Optimality of spiral search
Let us assume that starting from a position s we are searching for a line l in the plan without knowledge about the location of l. In comparison to the know shortest path to the line, which is just a segment s_l from s to l that is perpendicular to l, we are searching for a path that finally hits the line and whose path length is bounded by C times the length of s_l independently of the position of l. We are searching for the best strategic movement that guarantees the minimal C in the overall worst-case. It is an old open conjecture that a spiral path is an optimal strategy and the best spiral attains a factor C=13.811… We have some experience for the lower bound constructions for such strategies and would like to use them. A critical question is, whether it is allowed to search for strategies that behave in a monotone and periodic way. A first task then is, that among those strategies, a spiral is optimal.

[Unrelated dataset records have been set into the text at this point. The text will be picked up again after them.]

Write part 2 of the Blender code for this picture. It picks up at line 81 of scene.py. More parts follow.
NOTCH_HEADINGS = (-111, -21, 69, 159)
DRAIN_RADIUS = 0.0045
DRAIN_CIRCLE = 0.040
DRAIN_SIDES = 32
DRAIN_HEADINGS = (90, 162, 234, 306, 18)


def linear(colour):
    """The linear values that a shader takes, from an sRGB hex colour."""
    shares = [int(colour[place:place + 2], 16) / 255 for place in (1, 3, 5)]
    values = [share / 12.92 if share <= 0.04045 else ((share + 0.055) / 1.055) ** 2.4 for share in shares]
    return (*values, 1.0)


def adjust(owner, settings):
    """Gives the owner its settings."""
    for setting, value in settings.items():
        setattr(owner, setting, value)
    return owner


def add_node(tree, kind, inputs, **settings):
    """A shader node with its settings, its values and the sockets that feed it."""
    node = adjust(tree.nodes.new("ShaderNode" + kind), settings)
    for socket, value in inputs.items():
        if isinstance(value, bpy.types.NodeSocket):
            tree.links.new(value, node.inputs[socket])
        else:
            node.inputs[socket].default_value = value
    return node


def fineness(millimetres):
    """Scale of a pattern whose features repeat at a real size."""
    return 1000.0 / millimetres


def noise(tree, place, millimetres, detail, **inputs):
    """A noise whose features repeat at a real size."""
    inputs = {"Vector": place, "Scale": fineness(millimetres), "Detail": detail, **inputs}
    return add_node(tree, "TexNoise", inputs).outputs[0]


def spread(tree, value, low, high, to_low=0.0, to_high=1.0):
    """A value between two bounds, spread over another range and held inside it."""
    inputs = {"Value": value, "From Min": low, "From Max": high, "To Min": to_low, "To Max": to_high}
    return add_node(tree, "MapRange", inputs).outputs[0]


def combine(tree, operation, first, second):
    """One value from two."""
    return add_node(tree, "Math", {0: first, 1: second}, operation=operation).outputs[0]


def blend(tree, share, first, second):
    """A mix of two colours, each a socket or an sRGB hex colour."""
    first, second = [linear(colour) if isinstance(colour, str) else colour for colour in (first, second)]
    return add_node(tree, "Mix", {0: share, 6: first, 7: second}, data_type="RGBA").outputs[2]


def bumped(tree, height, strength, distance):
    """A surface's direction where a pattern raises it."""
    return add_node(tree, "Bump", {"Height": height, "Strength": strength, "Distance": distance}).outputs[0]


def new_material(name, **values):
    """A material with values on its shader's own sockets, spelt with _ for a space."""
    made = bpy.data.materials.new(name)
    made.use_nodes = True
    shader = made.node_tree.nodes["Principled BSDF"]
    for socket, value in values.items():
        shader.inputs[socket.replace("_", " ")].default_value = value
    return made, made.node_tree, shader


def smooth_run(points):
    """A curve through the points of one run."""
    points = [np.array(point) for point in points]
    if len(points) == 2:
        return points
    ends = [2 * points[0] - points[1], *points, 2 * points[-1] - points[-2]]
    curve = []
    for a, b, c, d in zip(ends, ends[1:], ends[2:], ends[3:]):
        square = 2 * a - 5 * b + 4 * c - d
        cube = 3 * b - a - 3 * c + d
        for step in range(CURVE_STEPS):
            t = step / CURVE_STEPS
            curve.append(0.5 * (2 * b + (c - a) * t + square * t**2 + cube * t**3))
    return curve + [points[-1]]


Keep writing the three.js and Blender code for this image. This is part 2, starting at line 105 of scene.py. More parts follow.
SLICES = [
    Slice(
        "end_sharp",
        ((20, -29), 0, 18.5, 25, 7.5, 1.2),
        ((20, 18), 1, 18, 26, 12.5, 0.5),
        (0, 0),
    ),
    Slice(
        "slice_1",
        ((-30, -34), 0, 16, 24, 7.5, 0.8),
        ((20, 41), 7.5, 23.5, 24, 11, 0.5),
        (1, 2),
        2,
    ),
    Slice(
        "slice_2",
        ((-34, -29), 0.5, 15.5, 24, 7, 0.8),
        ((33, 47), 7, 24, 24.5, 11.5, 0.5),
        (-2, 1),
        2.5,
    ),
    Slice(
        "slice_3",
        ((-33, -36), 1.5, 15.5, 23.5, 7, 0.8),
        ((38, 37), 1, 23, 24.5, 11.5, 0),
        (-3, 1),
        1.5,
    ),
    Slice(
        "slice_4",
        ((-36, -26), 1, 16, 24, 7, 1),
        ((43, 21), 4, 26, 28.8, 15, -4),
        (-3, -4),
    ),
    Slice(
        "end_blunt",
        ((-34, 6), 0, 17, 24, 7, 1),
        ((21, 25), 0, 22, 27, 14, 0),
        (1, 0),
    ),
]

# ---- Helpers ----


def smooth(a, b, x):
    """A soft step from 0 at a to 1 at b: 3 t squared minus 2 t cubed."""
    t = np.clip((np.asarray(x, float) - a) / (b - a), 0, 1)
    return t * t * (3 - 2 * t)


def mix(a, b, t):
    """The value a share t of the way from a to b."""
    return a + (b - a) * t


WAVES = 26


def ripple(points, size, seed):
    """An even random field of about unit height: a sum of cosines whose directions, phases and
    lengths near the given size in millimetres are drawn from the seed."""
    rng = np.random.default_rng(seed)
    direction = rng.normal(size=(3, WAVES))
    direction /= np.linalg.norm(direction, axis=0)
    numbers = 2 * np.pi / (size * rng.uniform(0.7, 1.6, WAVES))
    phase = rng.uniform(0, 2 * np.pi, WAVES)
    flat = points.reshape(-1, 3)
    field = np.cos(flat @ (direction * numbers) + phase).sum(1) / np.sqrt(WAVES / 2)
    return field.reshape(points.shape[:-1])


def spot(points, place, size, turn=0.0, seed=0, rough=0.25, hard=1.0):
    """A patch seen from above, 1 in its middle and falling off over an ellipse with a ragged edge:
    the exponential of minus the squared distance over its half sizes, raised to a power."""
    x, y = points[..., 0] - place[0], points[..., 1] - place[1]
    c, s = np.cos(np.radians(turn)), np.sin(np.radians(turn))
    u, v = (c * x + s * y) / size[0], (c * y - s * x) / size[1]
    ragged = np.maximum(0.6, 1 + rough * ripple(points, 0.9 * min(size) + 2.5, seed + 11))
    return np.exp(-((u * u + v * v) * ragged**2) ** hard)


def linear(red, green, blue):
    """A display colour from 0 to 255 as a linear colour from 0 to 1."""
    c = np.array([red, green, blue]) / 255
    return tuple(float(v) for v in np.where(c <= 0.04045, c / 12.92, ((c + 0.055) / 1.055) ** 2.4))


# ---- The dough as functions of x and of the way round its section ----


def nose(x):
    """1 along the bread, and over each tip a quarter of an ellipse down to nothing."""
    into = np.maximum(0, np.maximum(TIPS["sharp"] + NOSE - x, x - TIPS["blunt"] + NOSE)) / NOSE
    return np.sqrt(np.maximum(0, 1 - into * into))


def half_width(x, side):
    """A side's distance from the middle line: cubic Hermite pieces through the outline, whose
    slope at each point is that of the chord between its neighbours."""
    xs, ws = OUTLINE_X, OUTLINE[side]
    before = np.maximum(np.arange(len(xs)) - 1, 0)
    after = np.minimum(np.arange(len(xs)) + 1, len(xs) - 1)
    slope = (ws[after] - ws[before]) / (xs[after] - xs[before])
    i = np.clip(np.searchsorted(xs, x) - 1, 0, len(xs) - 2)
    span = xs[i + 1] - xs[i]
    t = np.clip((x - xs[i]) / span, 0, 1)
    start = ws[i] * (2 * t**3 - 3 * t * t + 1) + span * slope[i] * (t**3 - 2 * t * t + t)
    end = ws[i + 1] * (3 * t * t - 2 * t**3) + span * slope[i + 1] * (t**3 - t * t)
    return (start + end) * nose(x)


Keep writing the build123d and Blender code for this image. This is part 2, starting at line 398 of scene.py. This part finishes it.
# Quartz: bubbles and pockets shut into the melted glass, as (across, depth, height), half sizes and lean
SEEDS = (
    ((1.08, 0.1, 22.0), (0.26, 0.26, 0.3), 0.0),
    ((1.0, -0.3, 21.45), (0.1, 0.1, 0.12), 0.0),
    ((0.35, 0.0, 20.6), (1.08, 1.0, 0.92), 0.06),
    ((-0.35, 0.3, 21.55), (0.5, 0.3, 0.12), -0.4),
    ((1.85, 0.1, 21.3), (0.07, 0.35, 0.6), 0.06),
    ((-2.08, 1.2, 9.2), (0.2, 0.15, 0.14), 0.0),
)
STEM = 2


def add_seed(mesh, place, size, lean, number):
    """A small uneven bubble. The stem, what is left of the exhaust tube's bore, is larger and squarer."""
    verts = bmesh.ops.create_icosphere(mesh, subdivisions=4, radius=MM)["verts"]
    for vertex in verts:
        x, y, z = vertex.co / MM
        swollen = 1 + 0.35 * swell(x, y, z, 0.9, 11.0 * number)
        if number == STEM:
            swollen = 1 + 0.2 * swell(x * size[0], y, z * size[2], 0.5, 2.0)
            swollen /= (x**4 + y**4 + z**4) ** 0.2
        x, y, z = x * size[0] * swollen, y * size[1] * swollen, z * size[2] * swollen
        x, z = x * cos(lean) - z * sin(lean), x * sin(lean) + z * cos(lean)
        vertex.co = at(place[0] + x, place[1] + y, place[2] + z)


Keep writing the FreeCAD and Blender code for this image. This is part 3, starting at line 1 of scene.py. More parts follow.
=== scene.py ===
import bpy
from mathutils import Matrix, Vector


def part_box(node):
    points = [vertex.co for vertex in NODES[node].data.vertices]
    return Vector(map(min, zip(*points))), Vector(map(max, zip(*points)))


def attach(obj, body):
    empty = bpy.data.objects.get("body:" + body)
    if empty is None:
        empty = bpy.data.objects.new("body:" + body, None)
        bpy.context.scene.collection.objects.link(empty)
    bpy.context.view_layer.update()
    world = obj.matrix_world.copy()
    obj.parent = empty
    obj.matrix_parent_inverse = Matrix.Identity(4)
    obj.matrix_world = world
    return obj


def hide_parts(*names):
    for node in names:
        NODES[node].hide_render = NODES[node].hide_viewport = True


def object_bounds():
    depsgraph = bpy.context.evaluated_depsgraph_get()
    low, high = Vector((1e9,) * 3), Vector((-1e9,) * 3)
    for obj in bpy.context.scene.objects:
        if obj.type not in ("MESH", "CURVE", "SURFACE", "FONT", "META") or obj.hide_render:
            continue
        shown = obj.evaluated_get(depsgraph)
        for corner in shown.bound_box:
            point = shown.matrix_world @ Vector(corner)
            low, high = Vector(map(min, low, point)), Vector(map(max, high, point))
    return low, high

Anchored Rectangle Problem
Given an axis-parallel unit square U and a set S of n points inside U, it is allowed to span an anchored axis parallel rectangle R_i for each point p_i of S inside U such that p_i is the lower left corner. For the overall anchored spanning all rectangles have to be disjoint which also means that no p_j lies inside a R_i. The conjecture is that for any point set S inside U, such that S at least contains the lower left corner of U, there exists a spanning, such that at least half of the interior of U can be covered. This conjecture is open for over 50 years. Our aim is to first find similar slightly extended versions such that a similar conjecture holds and that will lead us to an improvement to the best current known covering results. For the general problem, there is an example such that no more than half of the coverage of U can be attained. On the other hand there is a result that states that there are always solutions that cover at least roughly 10 percent of U. So there is still a huge gap that has to be closed.